Items from a data source:
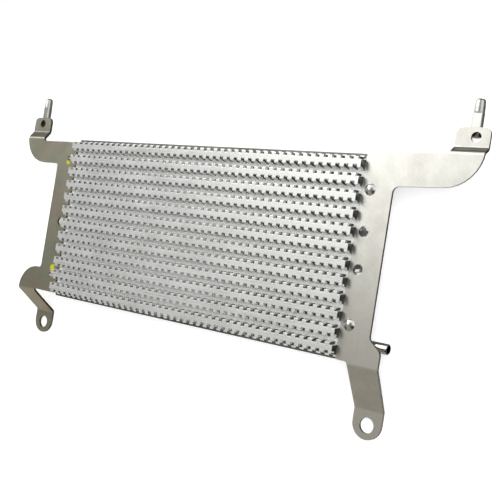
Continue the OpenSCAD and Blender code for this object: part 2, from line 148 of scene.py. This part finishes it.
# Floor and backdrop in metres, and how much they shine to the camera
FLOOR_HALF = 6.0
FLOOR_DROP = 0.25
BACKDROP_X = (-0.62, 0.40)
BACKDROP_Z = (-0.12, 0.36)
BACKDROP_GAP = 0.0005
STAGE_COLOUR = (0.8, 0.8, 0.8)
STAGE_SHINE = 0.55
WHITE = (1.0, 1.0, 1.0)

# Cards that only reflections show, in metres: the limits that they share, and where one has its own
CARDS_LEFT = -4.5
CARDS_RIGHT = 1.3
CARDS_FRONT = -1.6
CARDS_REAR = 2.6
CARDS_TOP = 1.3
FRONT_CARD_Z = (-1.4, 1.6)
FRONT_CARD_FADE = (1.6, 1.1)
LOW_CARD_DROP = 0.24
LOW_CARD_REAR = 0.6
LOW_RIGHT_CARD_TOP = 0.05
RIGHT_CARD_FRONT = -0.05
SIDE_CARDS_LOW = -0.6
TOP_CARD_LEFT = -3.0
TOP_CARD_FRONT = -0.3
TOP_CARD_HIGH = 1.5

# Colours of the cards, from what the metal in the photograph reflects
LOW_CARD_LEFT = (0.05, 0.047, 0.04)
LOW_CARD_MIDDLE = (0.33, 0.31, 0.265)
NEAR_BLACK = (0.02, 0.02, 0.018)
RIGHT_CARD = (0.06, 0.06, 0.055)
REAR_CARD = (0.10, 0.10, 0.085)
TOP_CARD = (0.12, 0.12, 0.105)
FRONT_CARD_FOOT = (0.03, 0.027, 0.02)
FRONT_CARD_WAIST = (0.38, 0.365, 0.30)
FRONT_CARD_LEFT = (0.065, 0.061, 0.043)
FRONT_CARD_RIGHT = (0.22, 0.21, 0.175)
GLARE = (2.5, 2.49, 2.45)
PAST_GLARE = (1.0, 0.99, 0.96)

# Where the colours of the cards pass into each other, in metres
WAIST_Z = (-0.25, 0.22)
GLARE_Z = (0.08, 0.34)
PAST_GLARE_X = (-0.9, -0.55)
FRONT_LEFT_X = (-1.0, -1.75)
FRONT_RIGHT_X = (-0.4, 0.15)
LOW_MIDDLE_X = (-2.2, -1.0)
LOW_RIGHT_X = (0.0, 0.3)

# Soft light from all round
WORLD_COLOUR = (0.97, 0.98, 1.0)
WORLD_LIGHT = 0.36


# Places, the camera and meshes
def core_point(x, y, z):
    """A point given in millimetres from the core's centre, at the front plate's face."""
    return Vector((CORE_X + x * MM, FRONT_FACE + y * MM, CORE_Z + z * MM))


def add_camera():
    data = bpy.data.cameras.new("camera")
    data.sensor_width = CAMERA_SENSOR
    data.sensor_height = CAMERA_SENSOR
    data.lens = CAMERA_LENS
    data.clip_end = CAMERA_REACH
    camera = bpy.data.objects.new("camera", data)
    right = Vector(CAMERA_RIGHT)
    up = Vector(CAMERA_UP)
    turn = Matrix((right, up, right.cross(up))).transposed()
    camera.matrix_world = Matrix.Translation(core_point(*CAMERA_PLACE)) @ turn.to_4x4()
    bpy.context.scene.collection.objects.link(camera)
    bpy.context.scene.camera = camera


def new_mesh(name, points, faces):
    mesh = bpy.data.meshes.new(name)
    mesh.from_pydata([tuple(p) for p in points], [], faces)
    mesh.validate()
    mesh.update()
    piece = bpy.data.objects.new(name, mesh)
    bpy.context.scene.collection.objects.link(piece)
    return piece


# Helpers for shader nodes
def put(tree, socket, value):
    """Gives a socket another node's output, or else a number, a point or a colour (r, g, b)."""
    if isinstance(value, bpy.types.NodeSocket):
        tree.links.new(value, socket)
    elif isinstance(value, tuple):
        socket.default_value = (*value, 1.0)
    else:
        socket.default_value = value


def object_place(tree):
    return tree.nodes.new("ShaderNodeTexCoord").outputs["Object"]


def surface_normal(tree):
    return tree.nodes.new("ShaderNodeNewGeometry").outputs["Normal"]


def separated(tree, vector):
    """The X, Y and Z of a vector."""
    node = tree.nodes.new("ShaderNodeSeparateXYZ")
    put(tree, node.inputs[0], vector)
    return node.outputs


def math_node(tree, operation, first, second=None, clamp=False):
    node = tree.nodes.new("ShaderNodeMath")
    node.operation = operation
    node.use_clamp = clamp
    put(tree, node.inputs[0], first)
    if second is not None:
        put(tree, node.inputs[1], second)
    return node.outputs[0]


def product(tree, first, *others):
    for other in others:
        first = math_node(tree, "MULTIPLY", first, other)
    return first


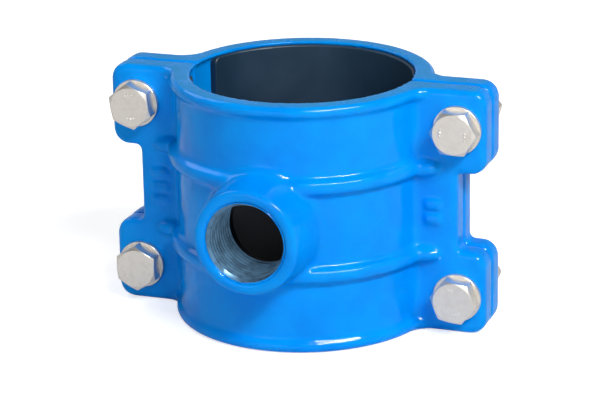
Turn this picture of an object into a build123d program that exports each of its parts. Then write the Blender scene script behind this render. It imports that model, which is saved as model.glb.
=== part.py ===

Work to complete:
Set down every record above exactly as given.

Exercise solution:
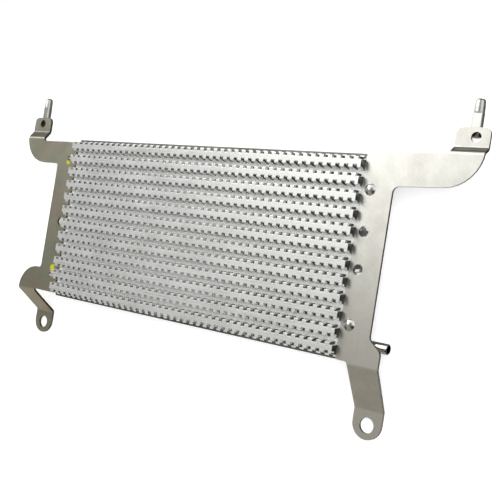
Continue the OpenSCAD and Blender code for this object: part 2, from line 148 of scene.py. This part finishes it.
# Floor and backdrop in metres, and how much they shine to the camera
FLOOR_HALF = 6.0
FLOOR_DROP = 0.25
BACKDROP_X = (-0.62, 0.40)
BACKDROP_Z = (-0.12, 0.36)
BACKDROP_GAP = 0.0005
STAGE_COLOUR = (0.8, 0.8, 0.8)
STAGE_SHINE = 0.55
WHITE = (1.0, 1.0, 1.0)

# Cards that only reflections show, in metres: the limits that they share, and where one has its own
CARDS_LEFT = -4.5
CARDS_RIGHT = 1.3
CARDS_FRONT = -1.6
CARDS_REAR = 2.6
CARDS_TOP = 1.3
FRONT_CARD_Z = (-1.4, 1.6)
FRONT_CARD_FADE = (1.6, 1.1)
LOW_CARD_DROP = 0.24
LOW_CARD_REAR = 0.6
LOW_RIGHT_CARD_TOP = 0.05
RIGHT_CARD_FRONT = -0.05
SIDE_CARDS_LOW = -0.6
TOP_CARD_LEFT = -3.0
TOP_CARD_FRONT = -0.3
TOP_CARD_HIGH = 1.5

# Colours of the cards, from what the metal in the photograph reflects
LOW_CARD_LEFT = (0.05, 0.047, 0.04)
LOW_CARD_MIDDLE = (0.33, 0.31, 0.265)
NEAR_BLACK = (0.02, 0.02, 0.018)
RIGHT_CARD = (0.06, 0.06, 0.055)
REAR_CARD = (0.10, 0.10, 0.085)
TOP_CARD = (0.12, 0.12, 0.105)
FRONT_CARD_FOOT = (0.03, 0.027, 0.02)
FRONT_CARD_WAIST = (0.38, 0.365, 0.30)
FRONT_CARD_LEFT = (0.065, 0.061, 0.043)
FRONT_CARD_RIGHT = (0.22, 0.21, 0.175)
GLARE = (2.5, 2.49, 2.45)
PAST_GLARE = (1.0, 0.99, 0.96)

# Where the colours of the cards pass into each other, in metres
WAIST_Z = (-0.25, 0.22)
GLARE_Z = (0.08, 0.34)
PAST_GLARE_X = (-0.9, -0.55)
FRONT_LEFT_X = (-1.0, -1.75)
FRONT_RIGHT_X = (-0.4, 0.15)
LOW_MIDDLE_X = (-2.2, -1.0)
LOW_RIGHT_X = (0.0, 0.3)

# Soft light from all round
WORLD_COLOUR = (0.97, 0.98, 1.0)
WORLD_LIGHT = 0.36


# Places, the camera and meshes
def core_point(x, y, z):
    """A point given in millimetres from the core's centre, at the front plate's face."""
    return Vector((CORE_X + x * MM, FRONT_FACE + y * MM, CORE_Z + z * MM))


def add_camera():
    data = bpy.data.cameras.new("camera")
    data.sensor_width = CAMERA_SENSOR
    data.sensor_height = CAMERA_SENSOR
    data.lens = CAMERA_LENS
    data.clip_end = CAMERA_REACH
    camera = bpy.data.objects.new("camera", data)
    right = Vector(CAMERA_RIGHT)
    up = Vector(CAMERA_UP)
    turn = Matrix((right, up, right.cross(up))).transposed()
    camera.matrix_world = Matrix.Translation(core_point(*CAMERA_PLACE)) @ turn.to_4x4()
    bpy.context.scene.collection.objects.link(camera)
    bpy.context.scene.camera = camera


def new_mesh(name, points, faces):
    mesh = bpy.data.meshes.new(name)
    mesh.from_pydata([tuple(p) for p in points], [], faces)
    mesh.validate()
    mesh.update()
    piece = bpy.data.objects.new(name, mesh)
    bpy.context.scene.collection.objects.link(piece)
    return piece


# Helpers for shader nodes
def put(tree, socket, value):
    """Gives a socket another node's output, or else a number, a point or a colour (r, g, b)."""
    if isinstance(value, bpy.types.NodeSocket):
        tree.links.new(value, socket)
    elif isinstance(value, tuple):
        socket.default_value = (*value, 1.0)
    else:
        socket.default_value = value


def object_place(tree):
    return tree.nodes.new("ShaderNodeTexCoord").outputs["Object"]


def surface_normal(tree):
    return tree.nodes.new("ShaderNodeNewGeometry").outputs["Normal"]


def separated(tree, vector):
    """The X, Y and Z of a vector."""
    node = tree.nodes.new("ShaderNodeSeparateXYZ")
    put(tree, node.inputs[0], vector)
    return node.outputs


def math_node(tree, operation, first, second=None, clamp=False):
    node = tree.nodes.new("ShaderNodeMath")
    node.operation = operation
    node.use_clamp = clamp
    put(tree, node.inputs[0], first)
    if second is not None:
        put(tree, node.inputs[1], second)
    return node.outputs[0]


def product(tree, first, *others):
    for other in others:
        first = math_node(tree, "MULTIPLY", first, other)
    return first


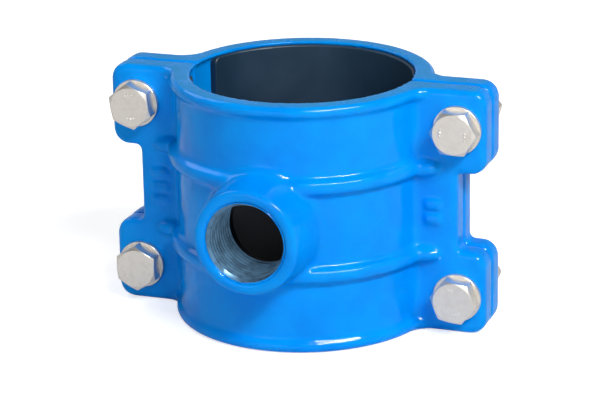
Turn this picture of an object into a build123d program that exports each of its parts. Then write the Blender scene script behind this render. It imports that model, which is saved as model.glb.
=== part.py ===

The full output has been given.